┌──

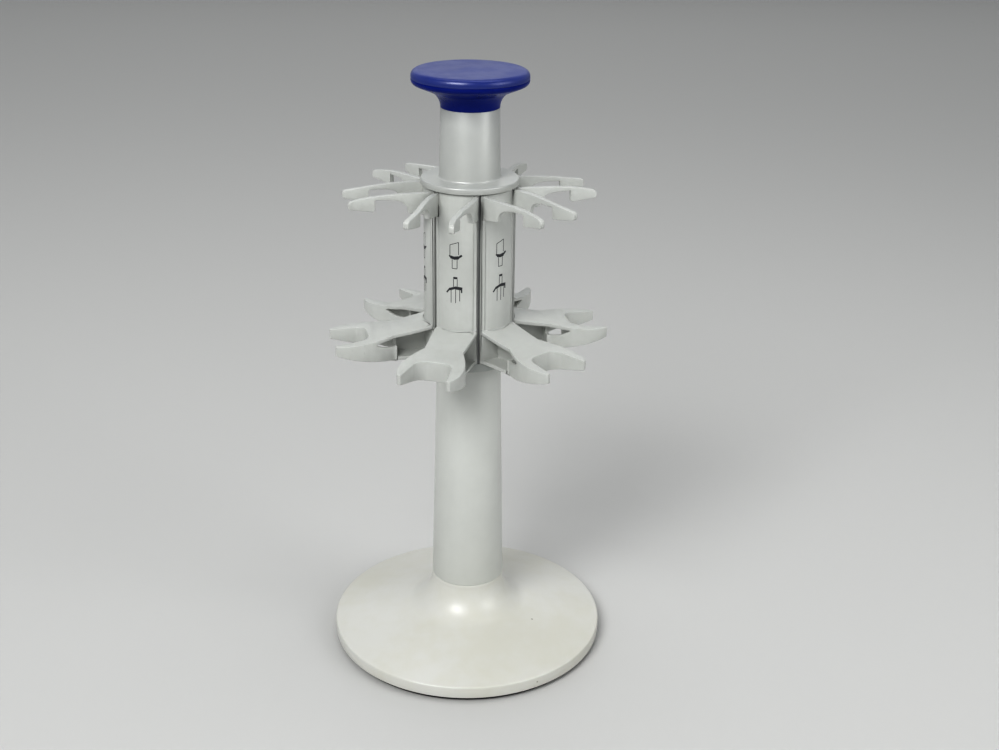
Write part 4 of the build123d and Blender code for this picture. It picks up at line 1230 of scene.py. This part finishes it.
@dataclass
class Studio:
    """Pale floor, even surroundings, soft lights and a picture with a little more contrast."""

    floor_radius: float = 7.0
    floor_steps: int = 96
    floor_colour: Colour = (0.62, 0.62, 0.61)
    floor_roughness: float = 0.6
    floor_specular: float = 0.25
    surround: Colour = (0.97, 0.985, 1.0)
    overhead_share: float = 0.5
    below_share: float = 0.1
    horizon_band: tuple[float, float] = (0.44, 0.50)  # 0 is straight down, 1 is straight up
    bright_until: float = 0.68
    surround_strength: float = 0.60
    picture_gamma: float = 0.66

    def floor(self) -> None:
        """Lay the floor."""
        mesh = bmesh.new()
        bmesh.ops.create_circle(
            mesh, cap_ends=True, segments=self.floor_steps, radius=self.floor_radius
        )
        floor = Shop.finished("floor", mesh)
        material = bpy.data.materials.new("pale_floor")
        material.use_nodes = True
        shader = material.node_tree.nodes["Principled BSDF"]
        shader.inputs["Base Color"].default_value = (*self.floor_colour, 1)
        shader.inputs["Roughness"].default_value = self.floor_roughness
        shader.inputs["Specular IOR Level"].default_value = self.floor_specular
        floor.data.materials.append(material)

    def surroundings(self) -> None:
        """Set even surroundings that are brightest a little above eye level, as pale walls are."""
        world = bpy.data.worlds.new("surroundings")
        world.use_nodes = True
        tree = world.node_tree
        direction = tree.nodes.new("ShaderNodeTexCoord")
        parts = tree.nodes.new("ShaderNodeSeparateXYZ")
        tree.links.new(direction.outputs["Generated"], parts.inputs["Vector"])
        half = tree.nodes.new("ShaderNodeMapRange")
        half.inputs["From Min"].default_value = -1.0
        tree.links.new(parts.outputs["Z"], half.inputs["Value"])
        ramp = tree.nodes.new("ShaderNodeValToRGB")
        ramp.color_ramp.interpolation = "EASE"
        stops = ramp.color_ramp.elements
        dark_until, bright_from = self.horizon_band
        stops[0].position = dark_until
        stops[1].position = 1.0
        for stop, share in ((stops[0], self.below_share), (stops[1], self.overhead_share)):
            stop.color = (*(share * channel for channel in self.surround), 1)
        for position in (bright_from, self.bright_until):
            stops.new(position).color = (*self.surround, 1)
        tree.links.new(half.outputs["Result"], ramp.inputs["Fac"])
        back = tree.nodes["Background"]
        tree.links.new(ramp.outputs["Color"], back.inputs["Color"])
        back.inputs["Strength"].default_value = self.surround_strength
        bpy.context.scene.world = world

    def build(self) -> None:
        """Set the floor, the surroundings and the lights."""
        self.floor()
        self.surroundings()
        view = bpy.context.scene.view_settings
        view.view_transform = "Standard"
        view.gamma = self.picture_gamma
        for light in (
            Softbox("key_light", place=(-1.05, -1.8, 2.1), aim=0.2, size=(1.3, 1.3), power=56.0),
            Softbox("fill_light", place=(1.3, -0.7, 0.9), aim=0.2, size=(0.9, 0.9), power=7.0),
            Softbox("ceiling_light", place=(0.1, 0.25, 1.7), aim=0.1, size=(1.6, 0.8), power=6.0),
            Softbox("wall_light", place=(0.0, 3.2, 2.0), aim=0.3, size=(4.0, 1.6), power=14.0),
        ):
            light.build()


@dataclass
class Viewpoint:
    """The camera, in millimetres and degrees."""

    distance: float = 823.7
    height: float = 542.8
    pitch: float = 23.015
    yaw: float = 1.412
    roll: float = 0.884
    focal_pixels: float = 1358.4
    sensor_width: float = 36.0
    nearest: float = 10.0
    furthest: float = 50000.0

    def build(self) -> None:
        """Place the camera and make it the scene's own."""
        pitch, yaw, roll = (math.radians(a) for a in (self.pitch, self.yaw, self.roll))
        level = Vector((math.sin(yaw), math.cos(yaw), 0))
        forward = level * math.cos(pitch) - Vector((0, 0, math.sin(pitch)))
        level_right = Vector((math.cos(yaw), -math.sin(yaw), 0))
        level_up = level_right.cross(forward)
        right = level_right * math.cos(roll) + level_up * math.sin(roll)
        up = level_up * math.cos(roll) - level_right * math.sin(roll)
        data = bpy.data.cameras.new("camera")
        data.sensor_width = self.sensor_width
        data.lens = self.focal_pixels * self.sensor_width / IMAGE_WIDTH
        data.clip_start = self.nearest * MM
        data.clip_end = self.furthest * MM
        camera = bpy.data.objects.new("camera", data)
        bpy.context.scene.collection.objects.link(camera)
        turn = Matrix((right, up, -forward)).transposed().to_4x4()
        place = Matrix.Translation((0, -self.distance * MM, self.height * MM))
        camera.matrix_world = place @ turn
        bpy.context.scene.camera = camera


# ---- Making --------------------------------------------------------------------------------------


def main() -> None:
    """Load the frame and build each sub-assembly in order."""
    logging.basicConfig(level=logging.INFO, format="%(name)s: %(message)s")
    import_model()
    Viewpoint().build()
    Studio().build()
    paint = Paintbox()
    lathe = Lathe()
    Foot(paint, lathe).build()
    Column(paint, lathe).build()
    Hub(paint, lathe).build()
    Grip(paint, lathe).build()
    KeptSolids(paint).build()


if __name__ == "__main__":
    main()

└──

Restate word for word only the lines running from the beginning of the data to the line holding "floor.data.materials.append(material)", both included.

Task result:
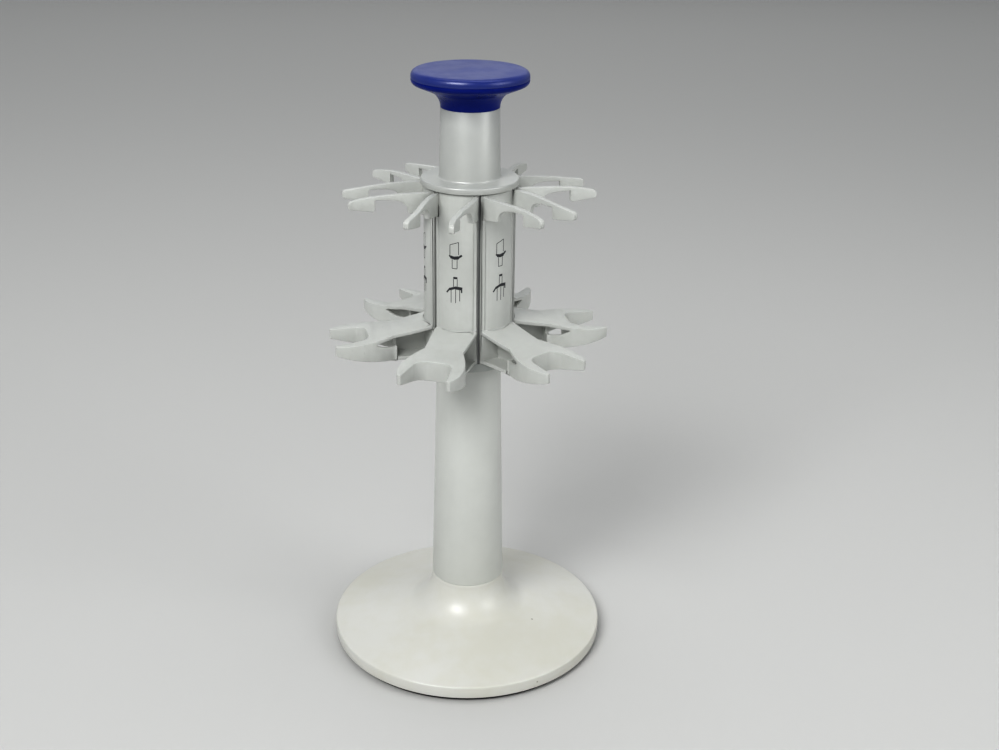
Write part 4 of the build123d and Blender code for this picture. It picks up at line 1230 of scene.py. This part finishes it.
@dataclass
class Studio:
    """Pale floor, even surroundings, soft lights and a picture with a little more contrast."""

    floor_radius: float = 7.0
    floor_steps: int = 96
    floor_colour: Colour = (0.62, 0.62, 0.61)
    floor_roughness: float = 0.6
    floor_specular: float = 0.25
    surround: Colour = (0.97, 0.985, 1.0)
    overhead_share: float = 0.5
    below_share: float = 0.1
    horizon_band: tuple[float, float] = (0.44, 0.50)  # 0 is straight down, 1 is straight up
    bright_until: float = 0.68
    surround_strength: float = 0.60
    picture_gamma: float = 0.66

    def floor(self) -> None:
        """Lay the floor."""
        mesh = bmesh.new()
        bmesh.ops.create_circle(
            mesh, cap_ends=True, segments=self.floor_steps, radius=self.floor_radius
        )
        floor = Shop.finished("floor", mesh)
        material = bpy.data.materials.new("pale_floor")
        material.use_nodes = True
        shader = material.node_tree.nodes["Principled BSDF"]
        shader.inputs["Base Color"].default_value = (*self.floor_colour, 1)
        shader.inputs["Roughness"].default_value = self.floor_roughness
        shader.inputs["Specular IOR Level"].default_value = self.floor_specular
        floor.data.materials.append(material)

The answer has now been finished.